▶ _Information supplied_

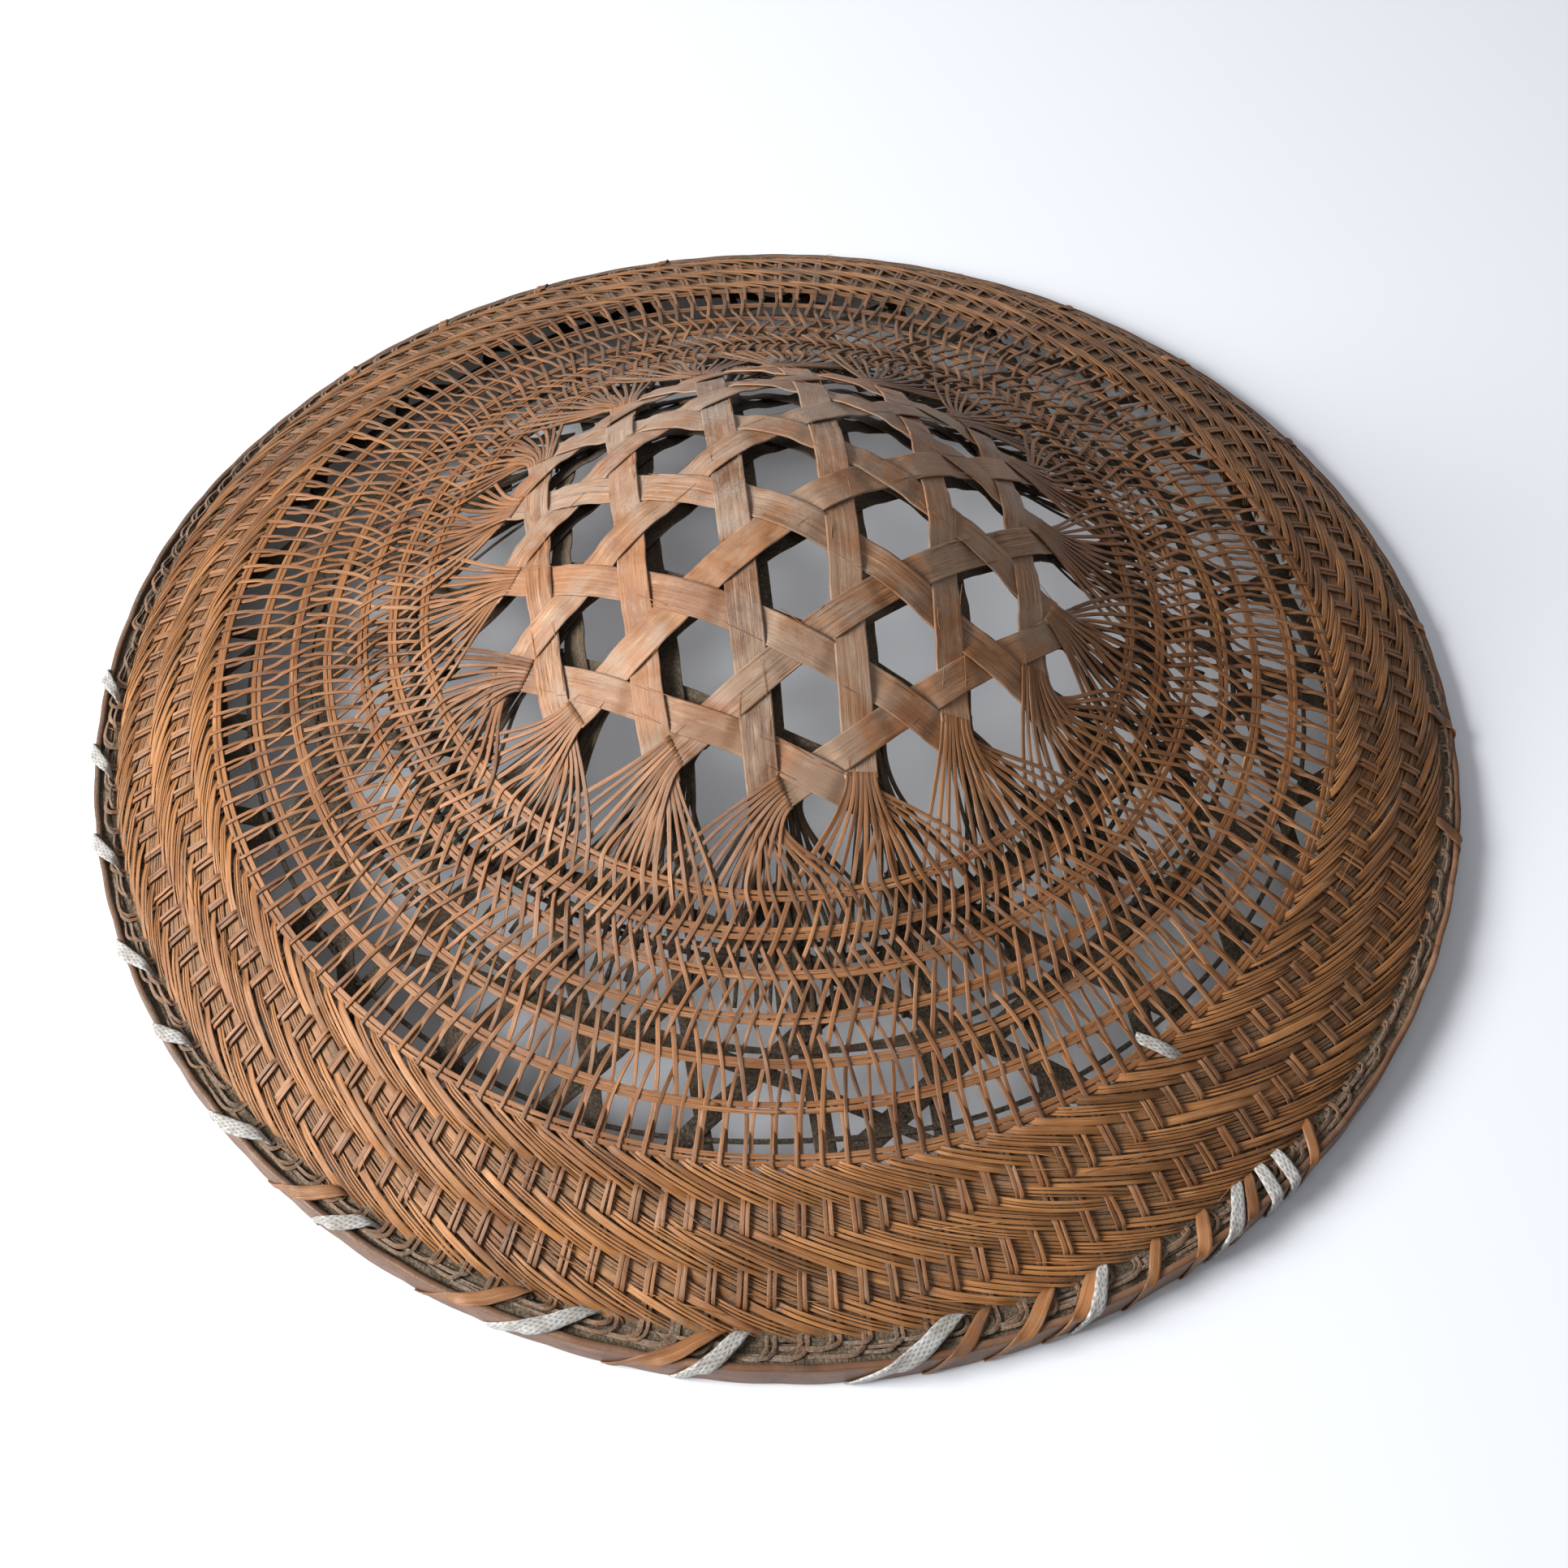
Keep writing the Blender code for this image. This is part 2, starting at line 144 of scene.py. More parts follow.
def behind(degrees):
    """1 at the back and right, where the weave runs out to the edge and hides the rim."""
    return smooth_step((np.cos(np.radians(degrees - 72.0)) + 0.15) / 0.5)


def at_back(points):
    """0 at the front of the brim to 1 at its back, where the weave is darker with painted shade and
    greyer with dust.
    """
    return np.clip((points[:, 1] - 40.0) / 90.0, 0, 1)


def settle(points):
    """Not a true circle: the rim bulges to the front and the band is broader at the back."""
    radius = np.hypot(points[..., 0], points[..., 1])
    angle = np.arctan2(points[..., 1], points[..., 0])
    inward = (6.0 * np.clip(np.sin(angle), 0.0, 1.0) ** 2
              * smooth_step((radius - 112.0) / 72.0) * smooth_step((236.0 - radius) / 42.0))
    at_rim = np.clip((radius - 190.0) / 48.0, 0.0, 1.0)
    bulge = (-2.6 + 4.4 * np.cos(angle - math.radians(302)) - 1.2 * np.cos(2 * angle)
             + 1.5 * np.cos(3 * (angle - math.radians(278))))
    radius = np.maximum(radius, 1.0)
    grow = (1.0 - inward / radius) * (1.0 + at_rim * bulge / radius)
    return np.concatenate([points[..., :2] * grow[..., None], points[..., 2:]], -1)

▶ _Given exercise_
Print out the whole listing exactly as it appears.

▶ _Written solution_
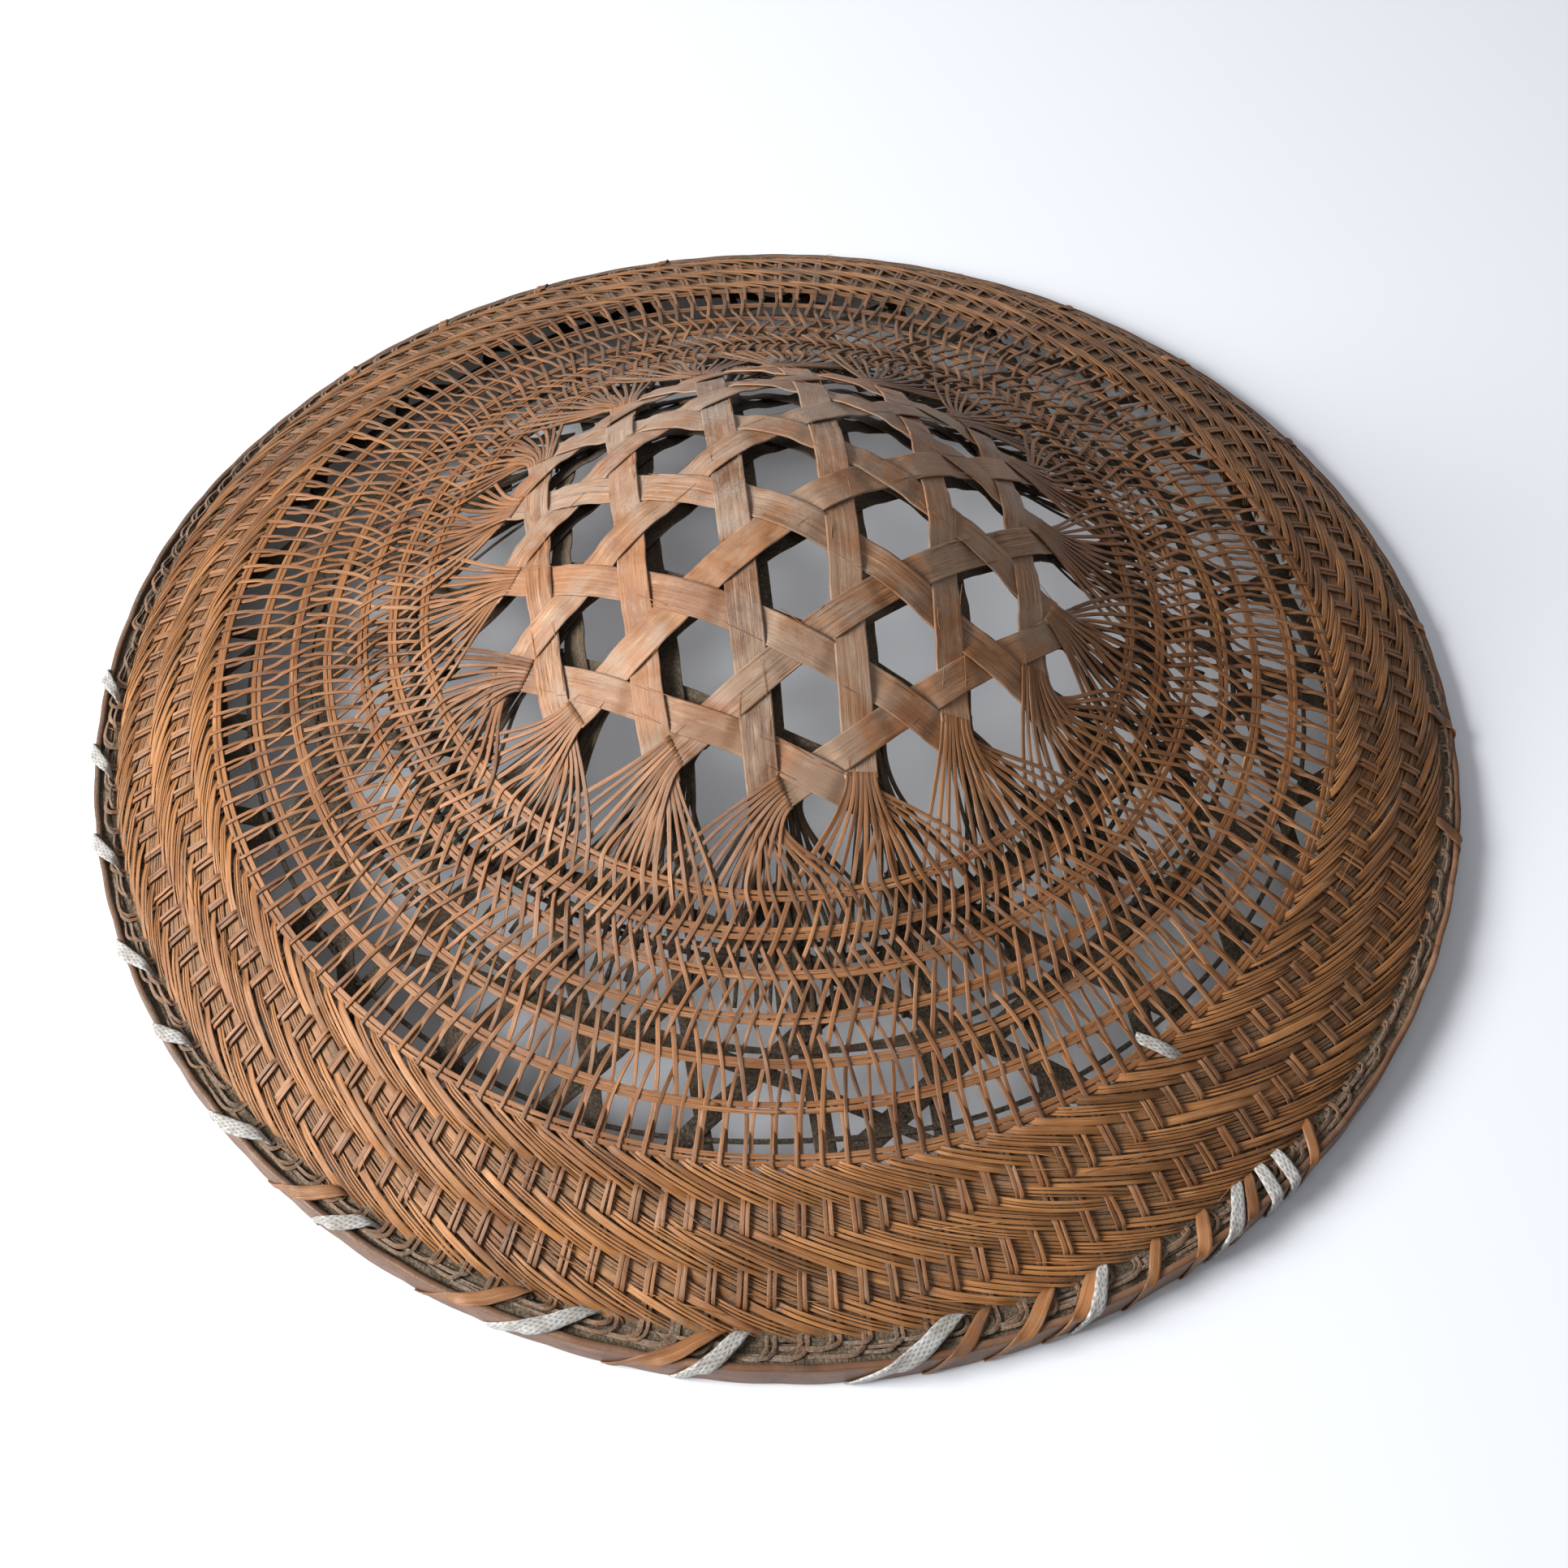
Keep writing the Blender code for this image. This is part 2, starting at line 144 of scene.py. More parts follow.
def behind(degrees):
    """1 at the back and right, where the weave runs out to the edge and hides the rim."""
    return smooth_step((np.cos(np.radians(degrees - 72.0)) + 0.15) / 0.5)


def at_back(points):
    """0 at the front of the brim to 1 at its back, where the weave is darker with painted shade and
    greyer with dust.
    """
    return np.clip((points[:, 1] - 40.0) / 90.0, 0, 1)


def settle(points):
    """Not a true circle: the rim bulges to the front and the band is broader at the back."""
    radius = np.hypot(points[..., 0], points[..., 1])
    angle = np.arctan2(points[..., 1], points[..., 0])
    inward = (6.0 * np.clip(np.sin(angle), 0.0, 1.0) ** 2
              * smooth_step((radius - 112.0) / 72.0) * smooth_step((236.0 - radius) / 42.0))
    at_rim = np.clip((radius - 190.0) / 48.0, 0.0, 1.0)
    bulge = (-2.6 + 4.4 * np.cos(angle - math.radians(302)) - 1.2 * np.cos(2 * angle)
             + 1.5 * np.cos(3 * (angle - math.radians(278))))
    radius = np.maximum(radius, 1.0)
    grow = (1.0 - inward / radius) * (1.0 + at_rim * bulge / radius)
    return np.concatenate([points[..., :2] * grow[..., None], points[..., 2:]], -1)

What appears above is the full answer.